Une avalanche d’amendements

« Vital » pour la FNSEA, premier syndicat agricole, le texte est « d’inspiration trumpienne », rétorque la députée écologiste Delphine Batho. Aurélie Trouvé (LFI) dénonce dans Le Monde « une capitulation politique, celle de la bifurcation écologique ». Leurs deux groupes ont déposé une large majorité des amendements, près 1 500 pour les écologistes et 800 pour LFI, tout en réfutant toute « obstruction ».

« C’est un blocage en bonne et due forme » contre un texte « essentiel » pour les agriculteurs, réplique Julien Dive (LR), estimant que le calendrier parlementaire ne permettra pas d’aller au vote. Le député rapporteur de ce texte visant à « lever les contraintes à l’exercice du métier d’agriculteur » a lui-même déposé une motion de rejet, qu’il pourrait défendre à la tribune pour contourner le « mur d’amendements ».

Les députés favorables à l’essentiel de cette loi, soutenue par la ministre de l’Agriculture, Annie Genevard (LR), se mobiliseront pour la rejeter. Ses contempteurs espéreront que la motion échoue, et que le texte soit modifié dans l’Hémicycle. Car si elle est adoptée, la navette parlementaire sautera en quelque sorte la case Assemblée, une commission mixte paritaire (CMP) réunissant à huis clos sept députés et sept sénateurs devant alors s’accorder sur une mouture commune.

« Aucune majorité certaine »

Le RN va « plutôt dans le sens » de voter cette motion, a expliqué dimanche sur France 3 son vice-président Sébastien Chenu. Une bonne partie du bloc central pourrait également la voter, les seules incertitudes portant sur l’affluence dans l’Hémicycle et le nombre de centristes allant jusqu’à voter contre, alors que le volet sur les néonicotinoïdes divise leurs groupes.

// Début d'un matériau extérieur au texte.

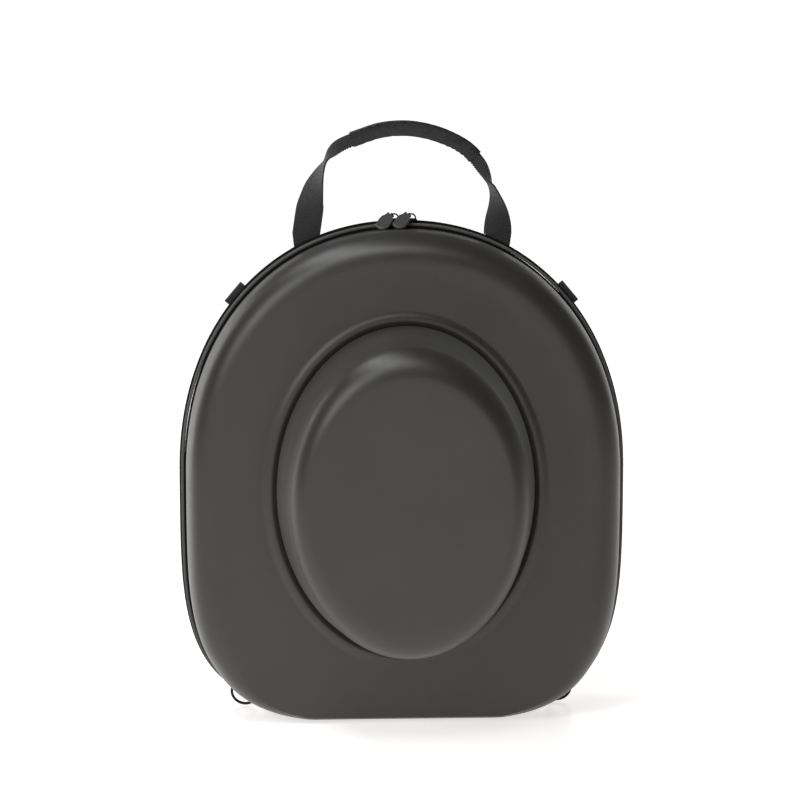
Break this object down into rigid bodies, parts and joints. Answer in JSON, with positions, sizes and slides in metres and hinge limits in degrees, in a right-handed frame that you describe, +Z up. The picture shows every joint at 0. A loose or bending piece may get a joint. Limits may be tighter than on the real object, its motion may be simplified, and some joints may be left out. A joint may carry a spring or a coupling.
{
  "type": "hat case",
  "caption": "Moulded hat case with an oval crown dome, zipped rim, webbing carrying handle, side tabs and D-rings, closed and standing on its foot.",
  "frame": {"origin": "on the floor, under the centre of the bounding box", "axes": "X across the case to the right as seen from the front, Y from the crown dome to the back, Z up"},
  "size_m": [0.36, 0.176, 0.4774],
  "materials": {
    "moulded_skin": "matte fine cloth bonded to moulded foam",
    "binding_cloth": "matte woven tape",
    "black_tape": "matte woven tape",
    "webbing_cloth": "matte woven webbing",
    "grip_skin": "satin coated sleeve",
    "black_metal": "gloss black",
    "pull_rubber": "matte moulded",
    "zip_nylon": "satin nylon"
  },
  "bodies": {
    "root": {"front_shell": "moulded_skin", "back_shell": "moulded_skin", "front_binding": "binding_cloth", "back_binding": "black_tape", "zip_coil": "zip_nylon", "handle_webbing": "webbing_cloth", "handle_grip": "grip_skin", "left_tab": "webbing_cloth", "right_tab": "webbing_cloth", "left_ring_tab": "webbing_cloth", "right_ring_tab": "webbing_cloth", "left_d_ring": "black_metal", "right_d_ring": "black_metal", "left_slider": "black_metal", "right_slider": "black_metal", "left_pull_loop": "black_metal", "right_pull_loop": "black_metal", "left_pull": "pull_rubber", "right_pull": "pull_rubber"}
  },
  "joints": []
}
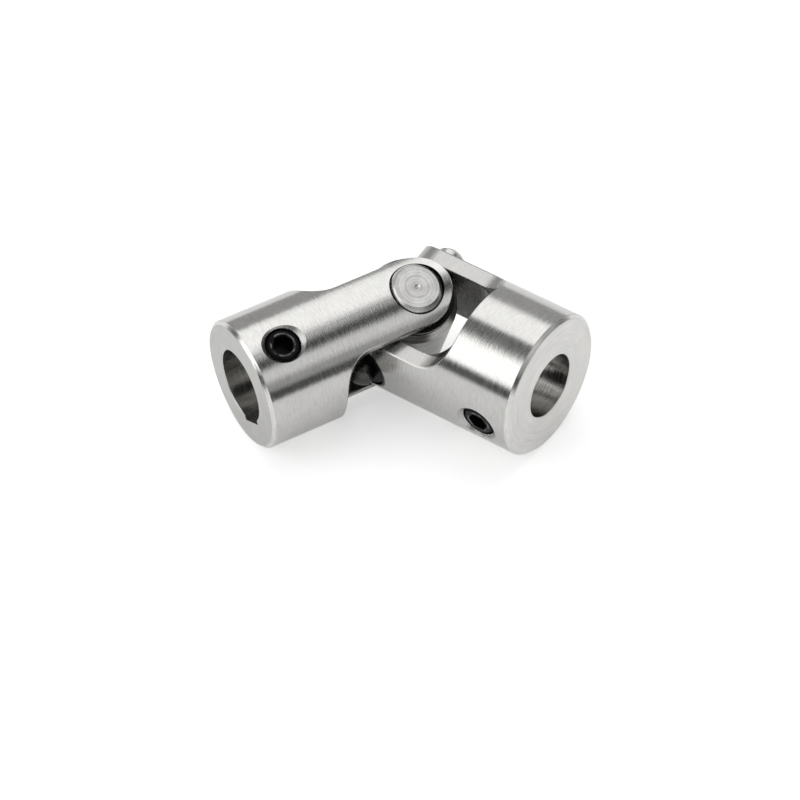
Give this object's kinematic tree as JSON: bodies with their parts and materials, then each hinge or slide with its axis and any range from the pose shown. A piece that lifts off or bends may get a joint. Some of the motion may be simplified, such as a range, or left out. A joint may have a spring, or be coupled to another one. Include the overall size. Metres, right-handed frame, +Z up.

La stratégie aura toutefois un effet indésirable pour les députés : la CMP repartirait de la version sénatoriale, favorisant les parlementaires de la chambre haute dans la négociation. Un scénario déjà vu lors de l’examen de la loi sur l'immigration à la fin de 2023, et qui avait laissé un goût amer aux macronistes.

Si la CMP trouve un accord, le texte devra encore être adopté par un dernier vote dans chaque chambre. « S’il sort dans une version proche de celle du Sénat, il ne sera pas voté à l’Assemblée », prédit Pascal Lecamp (MoDem), opposé à la réintroduction de néonicotinoïdes. En l’état, le texte « ne dispose d’aucune majorité certaine » et contient « plusieurs dispositions inconstitutionnelles », a prévenu son président de groupe Marc Fesneau dans une lettre aux chambres d’agriculture.

Plusieurs sujets clivants parmi les députés

La version, adoptée au Sénat à l’initiative du sénateur Laurent Duplomb (LR), ne manque pas de sujets clivants parmi les députés. À commencer par la réintroduction, à titre dérogatoire, de l’acétamipride, interdit en France depuis 2018. Ses effets chez l’humain font l’objet d’inquiétudes, même si ces risques restent incertains, par manque d’études d’ampleur.

Autorisé ailleurs en Europe, la réintroduction de cet insecticide de la famille des néonicotinoïdes, est notamment souhaitée par les filières de la betterave ou de la noisette, qui estiment n’avoir aucune autre solution contre les ravageurs. A contrario, les apiculteurs mettent en garde contre « un tueur d’abeilles ».

Autres irritants : le degré d’influence du gouvernement dans le travail de l’agence sanitaire Anses sur les autorisations de pesticides, un article ouvrant la voie à des dérogations pour certains projets de prélèvements et stockage d’eau, et des dispositions pour favoriser la construction de bâtiments d’élevage (installations classées pour la protection de l’environnement).

Les députés ont réécrit, et parfois supprimé, les articles concernés en commission. Cela constitue autant de points sur lesquels la rédaction du texte sera scrutée de très près par les parlementaires, sous pression à l’intérieur comme à l’extérieur de l’Hémicycle. Plusieurs permanences de députés ont été dégradées en marge de l’examen de la loi. Des « pressions » et « actes d’intimidation » dénoncés par la présidente de l’Assemblée Yaël Braun-Pivet.